Policy Address () is the annual address by the Chief Executive of Hong Kong (Governor prior to the handover). The practice of giving annual policy address is mandated under Article 64 of the Basic Law, requiring the government to "present regular policy addresses to the Council".

The policy address was first introduced during the colonial period by Governor Sir Murray MacLehose in 1972 as "Address by His Excellency the Governor". It was modelled after the Queen's Speech in the United Kingdom and aimed to strengthen the communications with Hong Kong residents after the Hong Kong 1967 Leftist riots.
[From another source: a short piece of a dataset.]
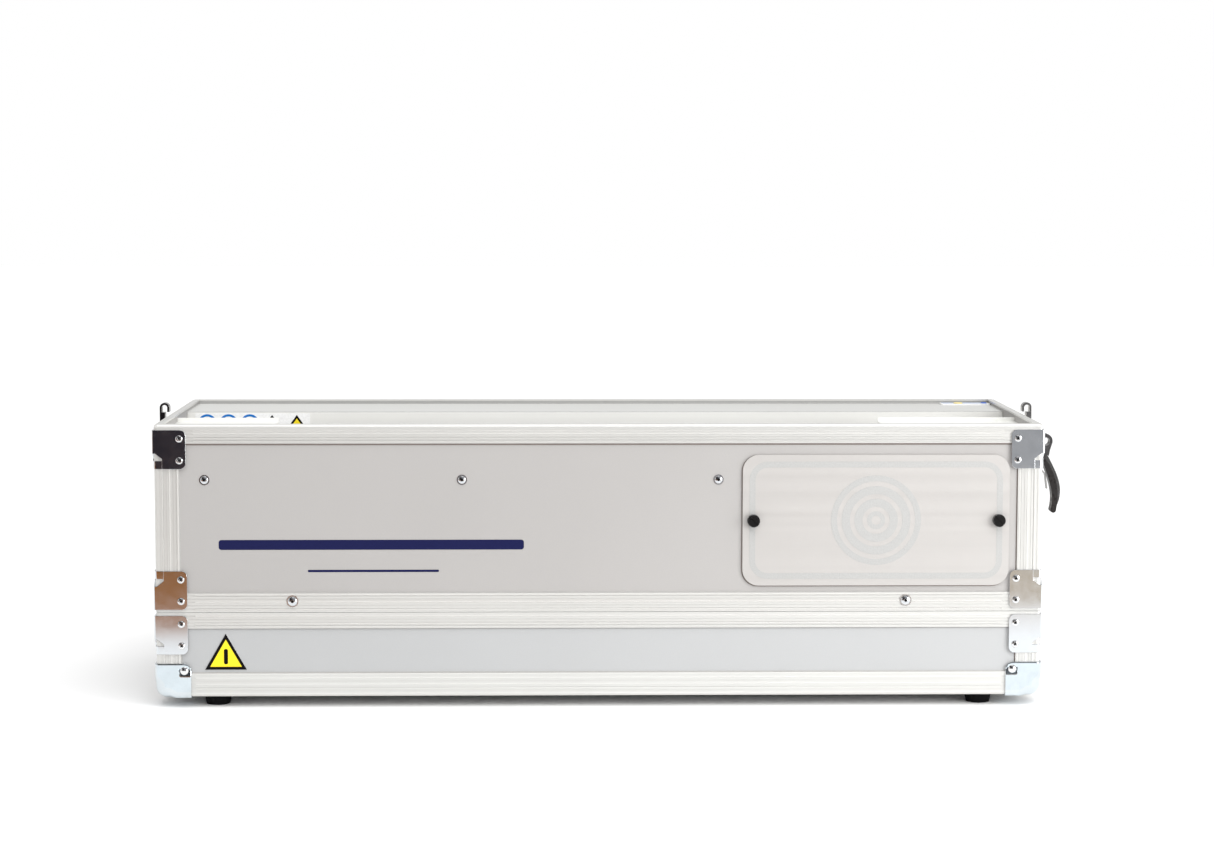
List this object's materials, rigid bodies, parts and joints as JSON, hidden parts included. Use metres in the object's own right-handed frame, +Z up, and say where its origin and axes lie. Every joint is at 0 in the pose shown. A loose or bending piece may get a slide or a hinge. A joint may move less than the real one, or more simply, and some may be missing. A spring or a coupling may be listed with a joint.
{
  "type": "skate sharpener",
  "caption": "Portable skate sharpener in a panelled aluminium-edged case: blade clamp with end lever, travelling grinding wheel on rods, service hatch, end latches and handles.",
  "frame": {"origin": "middle of the whole object's outline on the floor, under the rubber feet", "axes": "+X to the operator's right along the case, +Y away from the operator, +Z up"},
  "size_m": [1.0326, 0.353, 0.324],
  "materials": {
    "panel_grey": "satin grey laminate",
    "rail_alu": "satin anodised",
    "brace_zinc": "polished zinc plate",
    "rivet_zinc": "bright",
    "screw_steel": "bright",
    "foot_rubber": "matt",
    "label_film": "printed film",
    "deck_alu": "satin",
    "keypad_white": "satin",
    "key_yellow": "satin",
    "key_blue": "satin",
    "cover_grey": "satin",
    "screw_black": "satin",
    "clamp_alu": "machined",
    "jaw_steel": "ground",
    "lever_steel": "dark satin",
    "grip_black": "satin",
    "spring_steel": "bright",
    "rod_steel": "ground",
    "motor_grey": "satin",
    "belt_rubber": "matt",
    "carriage_alu": "machined",
    "abrasive": "gritty",
    "latch_chrome": "polished",
    "handle_black": "matt",
    "socket_black": "satin",
    "rocker_red": "gloss"
  },
  "bodies": {
    "case": {"base_floor": "panel_grey", "base_front_panel": "panel_grey", "base_rear_panel": "panel_grey", "base_end_panels": "panel_grey", "base_bottom_rails": "rail_alu", "base_top_rails": "rail_alu", "base_corner_posts": "rail_alu", "ball_corners": "brace_zinc", "base_corner_braces": "brace_zinc", "rubber_feet": "foot_rubber", "upper_front_panel": "panel_grey", "upper_rear_panel": "panel_grey", "upper_end_panels": "panel_grey", "upper_bottom_rails": "rail_alu", "upper_top_rails": "rail_alu", "upper_corner_posts": "rail_alu", "upper_corner_braces": "brace_zinc", "brace_rivets": "rivet_zinc", "case_screws": "screw_steel", "safety_labels": "label_film", "rear_deck": "deck_alu", "front_deck": "deck_alu", "front_left_deck": "deck_alu", "front_right_deck": "deck_alu", "control_panel": "keypad_white", "clamp_plate": "clamp_alu", "fixed_jaw": "jaw_steel", "lever_bracket": "screw_steel", "lever_catch_spring": "spring_steel", "guide_rods": "rod_steel", "rod_end_blocks": "clamp_alu", "drive_motor": "motor_grey", "drive_belt": "belt_rubber", "latch_bases": "latch_chrome", "handle_plates": "latch_chrome", "power_inlet": "socket_black", "dust_port": "motor_grey"},
    "cover": {"access_cover": "cover_grey"},
    "thumb_left": {"thumb_screw_left": "screw_black"},
    "thumb_right": {"thumb_screw_right": "screw_black"},
    "jaw": {"moving_jaw": "jaw_steel"},
    "cam_bar": {"clamp_bar": "jaw_steel"},
    "lever": {"clamp_lever": "lever_steel", "lever_grip": "grip_black"},
    "carriage": {"carriage": "carriage_alu"},
    "arm": {"grinding_arm": "carriage_alu", "grinding_motor": "motor_grey"},
    "wheel": {"grinding_wheel": "abrasive", "wheel_spindle": "rod_steel"},
    "drive_pulley": {"drive_pulley": "carriage_alu"},
    "idler_pulley": {"idler_pulley": "carriage_alu"},
    "latch_left": {"latch_lever_left": "latch_chrome"},
    "latch_right": {"latch_lever_right": "latch_chrome"},
    "hook_left": {"latch_hook_left": "latch_chrome"},
    "hook_right": {"latch_hook_right": "latch_chrome"},
    "handle_left": {"carry_handle_left": "handle_black"},
    "handle_right": {"carry_handle_right": "handle_black"},
    "start_button": {"start_button": "key_yellow"},
    "stop_button": {"stop_button": "key_blue"},
    "rocker": {"power_rocker": "rocker_red"}
  },
  "joints": [
    {"name": "lever_lift", "type": "hinge", "parent": "case", "child": "lever", "pos_m": [0.4939, -0.0577, 0.268], "axis": [0, -1, 0], "range_deg": [0, 48]},
    {"name": "cam_bar_slide", "type": "slide", "parent": "case", "child": "cam_bar", "axis": [-1, 0, 0], "range_m": [0, 0.01382]},
    {"name": "jaw_slide", "type": "slide", "parent": "case", "child": "jaw", "axis": [0, -1, 0], "range_m": [0, 0.00632]},
    {"name": "cover_pull", "type": "slide", "parent": "case", "child": "cover", "axis": [0, -1, 0], "range_m": [0, 0.03]},
    {"name": "thumb_left_turn", "type": "hinge", "parent": "cover", "child": "thumb_left", "pos_m": [0.158, -0.1697, 0.2077], "axis": [0, 1, 0], "range_deg": [0, 90]},
    {"name": "thumb_right_turn", "type": "hinge", "parent": "cover", "child": "thumb_right", "pos_m": [0.4288, -0.1697, 0.2077], "axis": [0, 1, 0], "range_deg": [0, 90]},
    {"name": "carriage_travel", "type": "slide", "parent": "case", "child": "carriage", "axis": [-1, 0, 0], "range_m": [0, 0.6]},
    {"name": "drive_pulley_turn", "type": "hinge", "parent": "case", "child": "drive_pulley", "pos_m": [-0.4411, 0.0023, 0.15], "axis": [0, -1, 0], "continuous": true},
    {"name": "idler_pulley_turn", "type": "hinge", "parent": "case", "child": "idler_pulley", "pos_m": [0.4189, 0.0023, 0.15], "axis": [0, -1, 0], "continuous": true},
    {"name": "arm_swing", "type": "hinge", "parent": "carriage", "child": "arm", "pos_m": [0.2129, 0.0133, 0.194], "axis": [0, -1, 0], "range_deg": [0, 12]},
    {"name": "wheel_spin", "type": "hinge", "parent": "arm", "child": "wheel", "pos_m": [0.2929, 0.0023, 0.2077], "axis": [0, 1, 0], "continuous": true},
    {"name": "latch_left_lift", "type": "hinge", "parent": "case", "child": "latch_left", "pos_m": [-0.5051, 0.0023, 0.258], "axis": [0, 1, 0], "range_deg": [0, 80]},
    {"name": "hook_left_turn", "type": "hinge", "parent": "latch_left", "child": "hook_left", "pos_m": [-0.51298, 0.0023, 0.25661], "axis": [0, 1, 0], "range_deg": [-80, 0]},
    {"name": "handle_left_swing", "type": "hinge", "parent": "case", "child": "handle_left", "pos_m": [-0.5056, 0.0023, 0.185], "axis": [0, 1, 0], "range_deg": [0, 90]},
    {"name": "latch_right_lift", "type": "hinge", "parent": "case", "child": "latch_right", "pos_m": [0.4829, 0.0023, 0.258], "axis": [0, -1, 0], "range_deg": [0, 80]},
    {"name": "hook_right_turn", "type": "hinge", "parent": "latch_right", "child": "hook_right", "pos_m": [0.49078, 0.0023, 0.25661], "axis": [0, -1, 0], "range_deg": [-80, 0]},
    {"name": "handle_right_swing", "type": "hinge", "parent": "case", "child": "handle_right", "pos_m": [0.4834, 0.0023, 0.185], "axis": [0, -1, 0], "range_deg": [0, 90]},
    {"name": "start_press", "type": "slide", "parent": "case", "child": "start_button", "axis": [0, 0, -1], "range_m": [0, 0.0008], "stiffness_N_per_m": 300, "springref_m": -0.001},
    {"name": "stop_press", "type": "slide", "parent": "case", "child": "stop_button", "axis": [0, 0, -1], "range_m": [0, 0.0008], "stiffness_N_per_m": 300, "springref_m": -0.001},
    {"name": "rocker_tilt", "type": "hinge", "parent": "case", "child": "rocker", "pos_m": [-0.3411, 0.1623, 0.064], "axis": [1, 0, 0], "range_deg": [-7, 7]}
  ],
  "couplings": [
    {"joint": "lever_lift", "follows": "cam_bar_slide", "rad_per_m": 60.606},
    {"joint": "jaw_slide", "follows": "cam_bar_slide", "ratio": 0.45},
    {"joint": "drive_pulley_turn", "follows": "carriage_travel", "rad_per_m": 77.519},
    {"joint": "idler_pulley_turn", "follows": "carriage_travel", "rad_per_m": 77.519},
    {"joint": "hook_left_turn", "follows": "latch_left_lift", "ratio": -1},
    {"joint": "hook_right_turn", "follows": "latch_right_lift", "ratio": -1}
  ]
}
It used to be addressed in October, on the opening of the Legislative Council. In 2002, former Chief Executive Tung Chee-hwa changed it unilaterally to January, but it was returned to October by his successor, Donald Tsang. After Leung Chun-ying succeeded Tsang in 2012, he changed the policy address back to January. It was again changed back to October after Carrie Lam became Chief Executive in 2017.

Two weeks after the address, the chairman of the House Committee of the Legislative Council moves a Motion of Thanks, similar to Address in Reply motions in other legislatures, and members of the Council debate the Policy Address.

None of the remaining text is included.